◆ GIVEN PROBLEM:
Take each line that has the word "joints" and return it.

◆ DATA BLOCK:
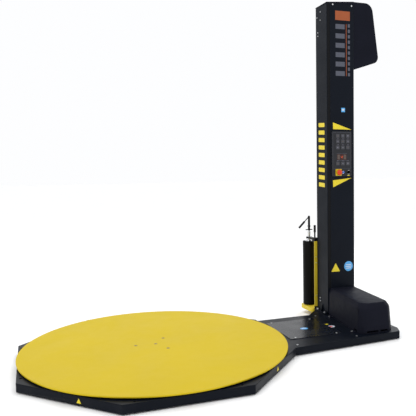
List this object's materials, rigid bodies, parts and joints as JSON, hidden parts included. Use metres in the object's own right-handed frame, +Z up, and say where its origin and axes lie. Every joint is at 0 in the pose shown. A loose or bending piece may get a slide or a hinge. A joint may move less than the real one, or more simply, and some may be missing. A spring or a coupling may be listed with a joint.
{
  "type": "turntable pallet wrapper",
  "caption": "Floor-standing turntable pallet wrapper with a low octagonal base, a neck with a covered drive, a film mast and a film carriage that climbs it.",
  "frame": {"origin": "on the floor at the turntable's axis, under the centre floor pad", "axes": "+Z up; +X from the turntable along the neck; +Y towards the mast's carriage side"},
  "size_m": [2.4058, 1.4998, 2.167],
  "materials": {
    "rubber": "matt",
    "base_paint": "satin powder coat",
    "cover_paint": "satin",
    "mast_paint": "satin powder coat",
    "zinc_steel": "zinc plated",
    "machined_steel": "machined",
    "bronze": "satin",
    "motor_paint": "satin",
    "chain_steel": "oiled",
    "moulded_black": "fine grain",
    "black_plastic": "matt",
    "cast_block": "machined",
    "belt_rubber": "matt",
    "panel_grey": "satin",
    "key_film": "satin film",
    "display": "smoked window",
    "yellow_label": "gloss",
    "bezel_chrome": "polished",
    "yellow_paint": "powder coat",
    "black_screws": "black oxide",
    "arm_black": "satin",
    "roller_rubber": "ground rubber",
    "roller_nylon": "nylon",
    "wheel_nylon": "nylon",
    "stop_red": "gloss",
    "start_blue": "gloss"
  },
  "bodies": {
    "base": {"floor_pads": "rubber", "base_frame": "base_paint", "deck_plate": "base_paint", "neck_cover": "cover_paint", "deck_screws": "zinc_steel", "centre_post": "machined_steel", "thrust_ring": "bronze", "roller_brackets": "zinc_steel", "roller_axles": "machined_steel", "drive_gearmotor": "motor_paint", "drive_chain": "chain_steel", "motor_shroud": "moulded_black", "cable_gland": "black_plastic", "mast_foot": "base_paint", "mast_foot_bolts": "zinc_steel", "mast_column": "mast_paint", "mast_front_cover": "mast_paint", "cover_screws": "zinc_steel", "guide_rails": "machined_steel", "lift_gearmotor": "motor_paint", "lift_bearing_block": "cast_block", "lift_hood": "moulded_black", "lift_belt": "belt_rubber", "idler_bracket": "zinc_steel", "control_panel": "panel_grey", "keypad": "key_film", "display_window": "display", "estop_plate": "yellow_label", "button_bezels": "bezel_chrome", "control_unit": "panel_grey"},
    "turntable": {"turntable_plate": "yellow_paint", "table_hub": "cast_block", "hub_bush": "bronze", "ring_sprocket": "chain_steel", "hub_screws": "black_screws"},
    "drive_wheel": {"drive_sprocket": "chain_steel"},
    "lift_wheel": {"lift_pulley": "machined_steel"},
    "idler_wheel": {"idler_pulley": "machined_steel"},
    "carriage": {"carriage_plate": "yellow_paint", "tray_bracket": "black_plastic", "film_tray": "yellow_paint", "trolley": "cast_block", "roller_arm": "arm_black", "roller_shafts": "machined_steel", "carriage_screws": "zinc_steel"},
    "film_brake": {"brake_roller": "roller_rubber"},
    "mandrel": {"film_mandrel": "black_plastic"},
    "upper_wheels": {"upper_guide_wheels": "wheel_nylon"},
    "lower_wheels": {"lower_guide_wheels": "wheel_nylon"},
    "lever": {"brake_lever": "arm_black"},
    "knob": {"clamp_knob": "black_plastic"},
    "stop_button": {"estop_button": "stop_red"},
    "go_button": {"start_button": "start_blue"},
    "power_switch": {"main_switch": "black_plastic"},
    "roller_1": {"support_roller_1": "roller_nylon"},
    "roller_2": {"support_roller_2": "roller_nylon"},
    "roller_3": {"support_roller_3": "roller_nylon"},
    "roller_4": {"support_roller_4": "roller_nylon"},
    "roller_5": {"support_roller_5": "roller_nylon"},
    "roller_6": {"support_roller_6": "roller_nylon"}
  },
  "joints": [
    {"name": "table_spin", "type": "hinge", "parent": "base", "child": "turntable", "pos_m": [0, 0, 0.056], "axis": [0, 0, 1], "continuous": true},
    {"name": "drive_spin", "type": "hinge", "parent": "base", "child": "drive_wheel", "pos_m": [1.32, 0, 0.036], "axis": [0, 0, 1], "continuous": true},
    {"name": "roller_1_spin", "type": "hinge", "parent": "base", "child": "roller_1", "pos_m": [0.48497, 0.28, 0.0387], "axis": [0.866, 0.5, 0], "continuous": true},
    {"name": "roller_2_spin", "type": "hinge", "parent": "base", "child": "roller_2", "pos_m": [0, 0.56, 0.0387], "axis": [0, 1, 0], "continuous": true},
    {"name": "roller_3_spin", "type": "hinge", "parent": "base", "child": "roller_3", "pos_m": [-0.48497, 0.28, 0.0387], "axis": [-0.866, 0.5, 0], "continuous": true},
    {"name": "roller_4_spin", "type": "hinge", "parent": "base", "child": "roller_4", "pos_m": [-0.48497, -0.28, 0.0387], "axis": [-0.866, -0.5, 0], "continuous": true},
    {"name": "roller_5_spin", "type": "hinge", "parent": "base", "child": "roller_5", "pos_m": [0, -0.56, 0.0387], "axis": [0, -1, 0], "continuous": true},
    {"name": "roller_6_spin", "type": "hinge", "parent": "base", "child": "roller_6", "pos_m": [0.48497, -0.28, 0.0387], "axis": [0.866, -0.5, 0], "continuous": true},
    {"name": "carriage_lift", "type": "slide", "parent": "base", "child": "carriage", "axis": [0, 0, 1], "range_m": [0, 1.55]},
    {"name": "lift_pulley_spin", "type": "hinge", "parent": "base", "child": "lift_wheel", "pos_m": [1.356, 0.31, 2.083], "axis": [1, 0, 0], "range_deg": [-5, 3318.7]},
    {"name": "idler_pulley_spin", "type": "hinge", "parent": "base", "child": "idler_wheel", "pos_m": [1.356, 0.31, 0.105], "axis": [1, 0, 0], "range_deg": [-5, 3318.7]},
    {"name": "upper_wheels_spin", "type": "hinge", "parent": "carriage", "child": "upper_wheels", "pos_m": [1.356, 0.3637, 0.458], "axis": [1, 0, 0], "range_deg": [-5555.5, 5]},
    {"name": "lower_wheels_spin", "type": "hinge", "parent": "carriage", "child": "lower_wheels", "pos_m": [1.356, 0.3637, 0.178], "axis": [1, 0, 0], "range_deg": [-5, 5555.5]},
    {"name": "brake_roller_spin", "type": "hinge", "parent": "carriage", "child": "film_brake", "pos_m": [1.26, 0.5203, 0.3], "axis": [0, 0, 1], "continuous": true},
    {"name": "film_mandrel_spin", "type": "hinge", "parent": "carriage", "child": "mandrel", "pos_m": [1.45, 0.5263, 0.25], "axis": [0, 0, 1], "continuous": true},
    {"name": "brake_lever_turn", "type": "hinge", "parent": "carriage", "child": "lever", "pos_m": [1.26, 0.5203, 0.704], "axis": [0, 0, 1], "range_deg": [-90, 90]},
    {"name": "clamp_knob_turn", "type": "hinge", "parent": "carriage", "child": "knob", "pos_m": [1.25, 0.4163, 0.6], "axis": [0, 0, 1], "range_deg": [-180, 180]},
    {"name": "estop_press", "type": "slide", "parent": "base", "child": "stop_button", "axis": [0, 1, 0], "range_m": [0, 0.005], "stiffness_N_per_m": 600},
    {"name": "start_press", "type": "slide", "parent": "base", "child": "go_button", "axis": [0, 1, 0], "range_m": [0, 0.003], "stiffness_N_per_m": 400},
    {"name": "main_switch_turn", "type": "hinge", "parent": "base", "child": "power_switch", "pos_m": [1.409, 0.225, 1.02], "axis": [0, -1, 0], "range_deg": [0, 90]}
  ],
  "couplings": [
    {"joint": "drive_spin", "follows": "table_spin", "ratio": 4},
    {"joint": "roller_1_spin", "follows": "table_spin", "ratio": -32.941},
    {"joint": "roller_2_spin", "follows": "table_spin", "ratio": -32.941},
    {"joint": "roller_3_spin", "follows": "table_spin", "ratio": -32.941},
    {"joint": "roller_4_spin", "follows": "table_spin", "ratio": -32.941},
    {"joint": "roller_5_spin", "follows": "table_spin", "ratio": -32.941},
    {"joint": "roller_6_spin", "follows": "table_spin", "ratio": -32.941},
    {"joint": "lift_pulley_spin", "follows": "carriage_lift", "rad_per_m": 37.313},
    {"joint": "idler_pulley_spin", "follows": "carriage_lift", "rad_per_m": 37.313},
    {"joint": "upper_wheels_spin", "follows": "carriage_lift", "rad_per_m": -62.5},
    {"joint": "lower_wheels_spin", "follows": "carriage_lift", "rad_per_m": 62.5}
  ]
}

◆ SOLVED PROBLEM:
List this object's materials, rigid bodies, parts and joints as JSON, hidden parts included. Use metres in the object's own right-handed frame, +Z up, and say where its origin and axes lie. Every joint is at 0 in the pose shown. A loose or bending piece may get a slide or a hinge. A joint may move less than the real one, or more simply, and some may be missing. A spring or a coupling may be listed with a joint.
  "joints": [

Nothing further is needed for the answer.